EXERCISE DIRECTIONS.
Give the listing below again in full, exactly as written.

##### DATA FOR THIS TASK #####

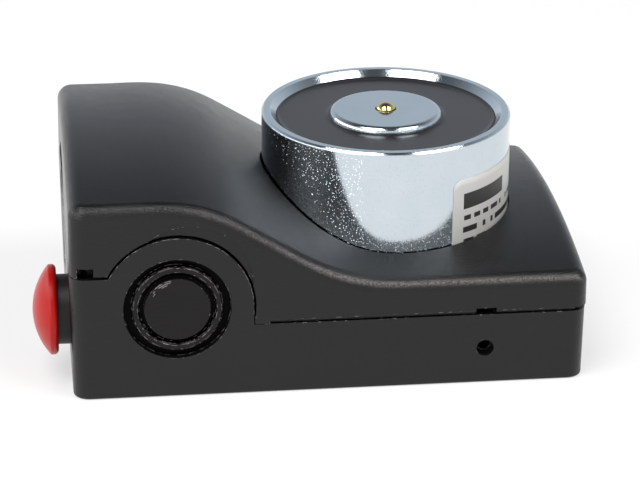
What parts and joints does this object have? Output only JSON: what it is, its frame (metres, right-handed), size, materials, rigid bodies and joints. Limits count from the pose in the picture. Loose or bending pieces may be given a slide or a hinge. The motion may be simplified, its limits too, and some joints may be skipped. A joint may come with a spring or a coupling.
{
  "type": "electromagnetic door holder",
  "caption": "Wall-mounted holding electromagnet in a black two-part moulded housing with cable knock-outs and a red release button.",
  "frame": {"origin": "on the wall plane, in the middle of the four wall screw holes, on the magnet's axis", "axes": "+X along the housing from the wiring end to the magnet end, +Z off the wall towards the door, +Y to the side away from the lock screw hole"},
  "size_m": [0.1077, 0.0712, 0.0461],
  "materials": {
    "black_housing": "moulded, fine spark-eroded texture",
    "zinc_plated_steel": "turned, bright zinc plated",
    "coil_former": "moulded",
    "enamelled_wire": "enamelled winding wire",
    "potting_resin": "cast resin, satin",
    "label_film": "bare white film label",
    "brass_pin": "turned",
    "spring_steel": "drawn wire",
    "blackened_steel": "blackened",
    "plated_screw": "zinc plated",
    "red_button": "glossy moulded",
    "black_plunger": "moulded",
    "contact_brass": "stamped",
    "switch_moulding": "moulded",
    "board_laminate": "green solder mask",
    "terminal_moulding": "moulded",
    "diode_body": "moulded",
    "red_lead": "insulated wire",
    "grey_lead": "insulated wire"
  },
  "bodies": {
    "holder": {"base_shell": "black_housing", "cover_shell": "black_housing", "magnet_pot": "zinc_plated_steel", "pole_core": "zinc_plated_steel", "coil_bobbin": "coil_former", "coil_winding": "enamelled_wire", "potting_ring": "potting_resin", "magnet_label": "label_film", "ejector_spring": "spring_steel", "spring_set_screw": "blackened_steel", "magnet_screw": "plated_screw", "lock_washer": "plated_screw", "button_spring": "spring_steel", "switch_body": "switch_moulding", "switch_end_cap": "switch_moulding", "switch_contacts": "contact_brass", "circuit_board": "board_laminate", "board_screws": "plated_screw", "terminal_block": "terminal_moulding", "terminal_clamps": "plated_screw", "terminal_screws": "plated_screw", "suppression_diode": "diode_body", "coil_leads": "red_lead", "switch_leads": "grey_lead"},
    "button": {"button_cap": "red_button", "button_plunger": "black_plunger", "contact_bridge": "contact_brass", "stem_clip": "spring_steel"},
    "ejector": {"ejector_pin": "brass_pin"}
  },
  "joints": [
    {"name": "button_press", "type": "slide", "parent": "holder", "child": "button", "axis": [1, 0, 0], "range_m": [0, 0.0018], "stiffness_N_per_m": 800, "springref_m": -0.003, "deforming": ["button_spring"]},
    {"name": "ejector_press", "type": "slide", "parent": "holder", "child": "ejector", "axis": [0, 0, -1], "range_m": [0, 0.0013], "stiffness_N_per_m": 500, "springref_m": -0.004, "deforming": ["ejector_spring"]}
  ]
}
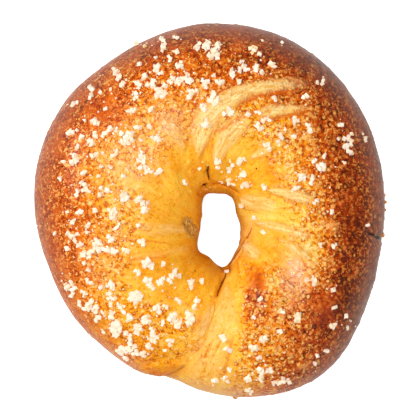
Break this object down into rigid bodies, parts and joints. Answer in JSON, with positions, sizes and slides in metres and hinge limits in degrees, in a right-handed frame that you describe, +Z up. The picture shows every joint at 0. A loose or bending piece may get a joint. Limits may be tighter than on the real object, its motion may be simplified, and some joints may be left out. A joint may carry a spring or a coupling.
{
  "type": "salt bagel",
  "caption": "Baked ring roll with a browned crust, an off-centre hole, a folded overlap and coarse salt on top.",
  "frame": {"origin": "middle of the footprint's box, on the surface that the bagel lies on", "axes": "+Z up out of the crown, +Y away from the overlap of the strip's ends, +X to the right of it"},
  "size_m": [0.1072, 0.1146, 0.0382],
  "materials": {
    "crust": "baked bread crust, golden near the hole and red-brown at the rim, satin with fine blisters",
    "salt": "coarse white salt grains, slightly translucent"
  },
  "bodies": {
    "root": {"bread_ring": "crust"}
  },
  "joints": []
}
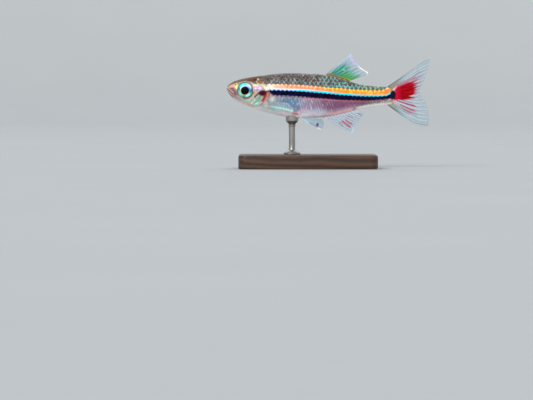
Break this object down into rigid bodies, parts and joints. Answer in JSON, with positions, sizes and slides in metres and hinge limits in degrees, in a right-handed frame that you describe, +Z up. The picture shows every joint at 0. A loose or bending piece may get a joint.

#####

WRITTEN ANSWER.
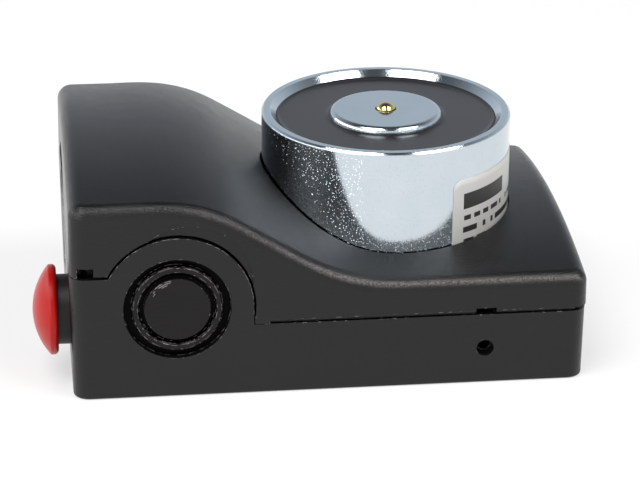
What parts and joints does this object have? Output only JSON: what it is, its frame (metres, right-handed), size, materials, rigid bodies and joints. Limits count from the pose in the picture. Loose or bending pieces may be given a slide or a hinge. The motion may be simplified, its limits too, and some joints may be skipped. A joint may come with a spring or a coupling.
{
  "type": "electromagnetic door holder",
  "caption": "Wall-mounted holding electromagnet in a black two-part moulded housing with cable knock-outs and a red release button.",
  "frame": {"origin": "on the wall plane, in the middle of the four wall screw holes, on the magnet's axis", "axes": "+X along the housing from the wiring end to the magnet end, +Z off the wall towards the door, +Y to the side away from the lock screw hole"},
  "size_m": [0.1077, 0.0712, 0.0461],
  "materials": {
    "black_housing": "moulded, fine spark-eroded texture",
    "zinc_plated_steel": "turned, bright zinc plated",
    "coil_former": "moulded",
    "enamelled_wire": "enamelled winding wire",
    "potting_resin": "cast resin, satin",
    "label_film": "bare white film label",
    "brass_pin": "turned",
    "spring_steel": "drawn wire",
    "blackened_steel": "blackened",
    "plated_screw": "zinc plated",
    "red_button": "glossy moulded",
    "black_plunger": "moulded",
    "contact_brass": "stamped",
    "switch_moulding": "moulded",
    "board_laminate": "green solder mask",
    "terminal_moulding": "moulded",
    "diode_body": "moulded",
    "red_lead": "insulated wire",
    "grey_lead": "insulated wire"
  },
  "bodies": {
    "holder": {"base_shell": "black_housing", "cover_shell": "black_housing", "magnet_pot": "zinc_plated_steel", "pole_core": "zinc_plated_steel", "coil_bobbin": "coil_former", "coil_winding": "enamelled_wire", "potting_ring": "potting_resin", "magnet_label": "label_film", "ejector_spring": "spring_steel", "spring_set_screw": "blackened_steel", "magnet_screw": "plated_screw", "lock_washer": "plated_screw", "button_spring": "spring_steel", "switch_body": "switch_moulding", "switch_end_cap": "switch_moulding", "switch_contacts": "contact_brass", "circuit_board": "board_laminate", "board_screws": "plated_screw", "terminal_block": "terminal_moulding", "terminal_clamps": "plated_screw", "terminal_screws": "plated_screw", "suppression_diode": "diode_body", "coil_leads": "red_lead", "switch_leads": "grey_lead"},
    "button": {"button_cap": "red_button", "button_plunger": "black_plunger", "contact_bridge": "contact_brass", "stem_clip": "spring_steel"},
    "ejector": {"ejector_pin": "brass_pin"}
  },
  "joints": [
    {"name": "button_press", "type": "slide", "parent": "holder", "child": "button", "axis": [1, 0, 0], "range_m": [0, 0.0018], "stiffness_N_per_m": 800, "springref_m": -0.003, "deforming": ["button_spring"]},
    {"name": "ejector_press", "type": "slide", "parent": "holder", "child": "ejector", "axis": [0, 0, -1], "range_m": [0, 0.0013], "stiffness_N_per_m": 500, "springref_m": -0.004, "deforming": ["ejector_spring"]}
  ]
}
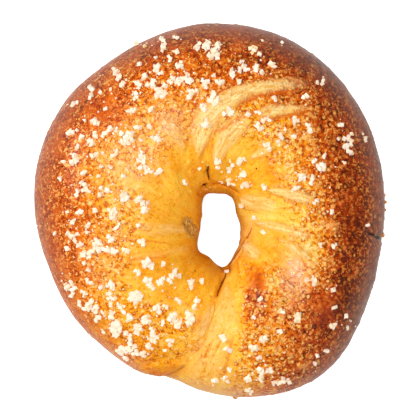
Break this object down into rigid bodies, parts and joints. Answer in JSON, with positions, sizes and slides in metres and hinge limits in degrees, in a right-handed frame that you describe, +Z up. The picture shows every joint at 0. A loose or bending piece may get a joint. Limits may be tighter than on the real object, its motion may be simplified, and some joints may be left out. A joint may carry a spring or a coupling.
{
  "type": "salt bagel",
  "caption": "Baked ring roll with a browned crust, an off-centre hole, a folded overlap and coarse salt on top.",
  "frame": {"origin": "middle of the footprint's box, on the surface that the bagel lies on", "axes": "+Z up out of the crown, +Y away from the overlap of the strip's ends, +X to the right of it"},
  "size_m": [0.1072, 0.1146, 0.0382],
  "materials": {
    "crust": "baked bread crust, golden near the hole and red-brown at the rim, satin with fine blisters",
    "salt": "coarse white salt grains, slightly translucent"
  },
  "bodies": {
    "root": {"bread_ring": "crust"}
  },
  "joints": []
}
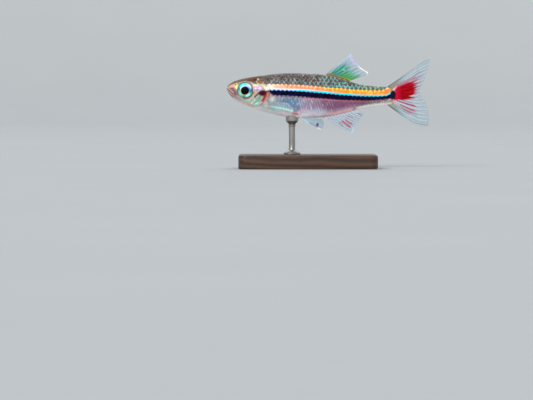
Break this object down into rigid bodies, parts and joints. Answer in JSON, with positions, sizes and slides in metres and hinge limits in degrees, in a right-handed frame that you describe, +Z up. The picture shows every joint at 0. A loose or bending piece may get a joint.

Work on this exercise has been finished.